PIPSC advises the government to hone in on eliminating IT outsourcing and bolstering in-house capacity following the 2023 Fall Economic Statement

The mini-budget update – otherwise known as the Fall Economic Statement – given by Deputy Prime Minister and Minister of Finance Chrystia Freeland on November 21, 2023, heavily prioritized housing and affordability for Canadians.

We continue to strongly advise the government to tackle its goal of fiscal restraint by addressing the costly outsourcing within their IT departments. 

The government identified $691 million per year in new spending reductions at federal departments and agencies. These savings were found as part of their ongoing spending review, over and above the $15 billion already announced in Budget 2023. Few details were provided, and we remain concerned about potential job losses or service cuts. 

The FES ominously pledged to “return the public service closer to its pre-pandemic growth track.” This would be hard to achieve without a budget freeze and attrition, at the very least. The growth in the public service is on par with the growth in Canada’s population. On a per capita basis, Canada’s public service is at the same size as it was in 2012, despite providing more services to an aging population. It is misleading for the government to promote a narrative of unfettered growth when the public service has only been keeping up with the growth in the country’s population.  

The government’s dependency on outside IT Consultants is destructive and fiscally irresponsible. By reducing outsourcing and bolstering in-house capacity through employee empowerment and upskilling, we will reach the goals outlined in the Fall Economic Statement and improve services to Canadians.   

Now is the time for the government to hone in on our recommendations and work to develop a long-term, strategic approach to IT within the government.

Bright spots in the Fall Economic Statement include improvements to the Competition Act that will protect Canadians from price gouging by companies that have unfair monopoly power.
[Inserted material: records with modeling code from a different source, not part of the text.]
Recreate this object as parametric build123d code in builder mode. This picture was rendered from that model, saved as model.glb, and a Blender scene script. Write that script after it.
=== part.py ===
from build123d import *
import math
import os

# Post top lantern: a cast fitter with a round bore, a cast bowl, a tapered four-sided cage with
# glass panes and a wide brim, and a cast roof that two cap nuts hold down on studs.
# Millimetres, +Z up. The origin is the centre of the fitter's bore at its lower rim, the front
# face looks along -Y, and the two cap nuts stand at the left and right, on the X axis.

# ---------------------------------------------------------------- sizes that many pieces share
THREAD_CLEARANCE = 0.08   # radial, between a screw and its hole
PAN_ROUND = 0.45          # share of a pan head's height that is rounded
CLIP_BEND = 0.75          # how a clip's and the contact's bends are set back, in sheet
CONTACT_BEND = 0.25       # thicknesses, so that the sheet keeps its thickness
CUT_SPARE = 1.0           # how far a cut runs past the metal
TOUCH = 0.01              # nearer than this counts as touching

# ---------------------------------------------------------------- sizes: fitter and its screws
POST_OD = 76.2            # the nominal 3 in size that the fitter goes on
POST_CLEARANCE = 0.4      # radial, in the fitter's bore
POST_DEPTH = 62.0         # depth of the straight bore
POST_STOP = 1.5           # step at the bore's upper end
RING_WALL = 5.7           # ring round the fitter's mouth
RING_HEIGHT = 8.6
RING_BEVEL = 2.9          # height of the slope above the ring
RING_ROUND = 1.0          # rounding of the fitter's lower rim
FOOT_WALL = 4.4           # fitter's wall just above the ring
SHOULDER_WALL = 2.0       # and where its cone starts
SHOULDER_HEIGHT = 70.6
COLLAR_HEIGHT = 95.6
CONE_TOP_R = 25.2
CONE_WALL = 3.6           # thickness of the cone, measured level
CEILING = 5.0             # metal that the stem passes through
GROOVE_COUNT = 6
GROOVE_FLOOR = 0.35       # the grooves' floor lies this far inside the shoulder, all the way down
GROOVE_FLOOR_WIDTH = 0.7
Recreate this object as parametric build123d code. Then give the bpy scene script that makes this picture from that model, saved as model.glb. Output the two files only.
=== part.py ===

Many of these changes are in line with recommendations made by PIPSC members at the Competition Bureau. If implemented accordingly, this will represent the most comprehensive set of reforms to the act since it was first instituted forty years ago.  

The FES also showed that “net actuarial losses” due to the government’s pension liabilities are now in fact surpluses, meaning public service pensions are a contributor to the government’s fiscal health. 

The government also announced its intention to continue with the implementation of the Digital Services Tax at the end of 2023. This measure will make it harder for the big tech companies to avoid paying Canadian taxes by booking profits in tax havens. Recently, there has been international pressure to stop or delay this change until an international solution can be implemented. Staying the course is the right response.